Who gets tech internships?

"Big tech" internships offer excellent pay, challenging work and valuable networking opportunities, writes Natasha Singer in the New York Times. Many lead to full-time job offers. However, "with sometimes more than 100,000 students applying for just thousands of slots, securing an elite tech internship can be as cutthroat as getting into Harvard."


The story focuses on inequity: Tech firms tend to hire from top-ranked computer science programs and consider recommendations from current employees, writes Singer.


In addition, the selection process is "biased toward students who have more free time to devote to side projects, hackathons and studying for technical interviews — characteristics that conflate privilege with student potential.” said Ruthe Farmer, the founder and chief executive of the Last Mile Education Fund, which helps lower-income students in technical fields complete college degrees.

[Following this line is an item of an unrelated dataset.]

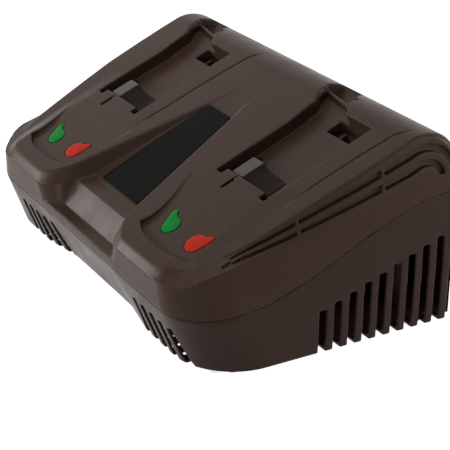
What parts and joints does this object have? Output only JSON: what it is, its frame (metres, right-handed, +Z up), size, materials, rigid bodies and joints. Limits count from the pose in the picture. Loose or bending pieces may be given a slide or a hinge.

However, Oracle, Microsoft, Google, Meta, Amazon and other large tech companies have "set up a variety of introductory internship or mentorship programs" usually aimed at "female, Black, Latino and lower-income students," who are under-represented in tech, writes Singer.


Bowie State, a historically black college in Maryland, created its own internship placement service, writes Singer, and now partners with Adobe to place cybersecurity interns.


Unpaid internships, which often provide valuable experience and contacts, do raise equity issues: Lower-income students can't afford to work for nothing, so they miss out. But the fact that the best-prepared candidates are the most likely to get highly sought-after jobs doesn't strike me as inequity, except in the sense that life is unfair.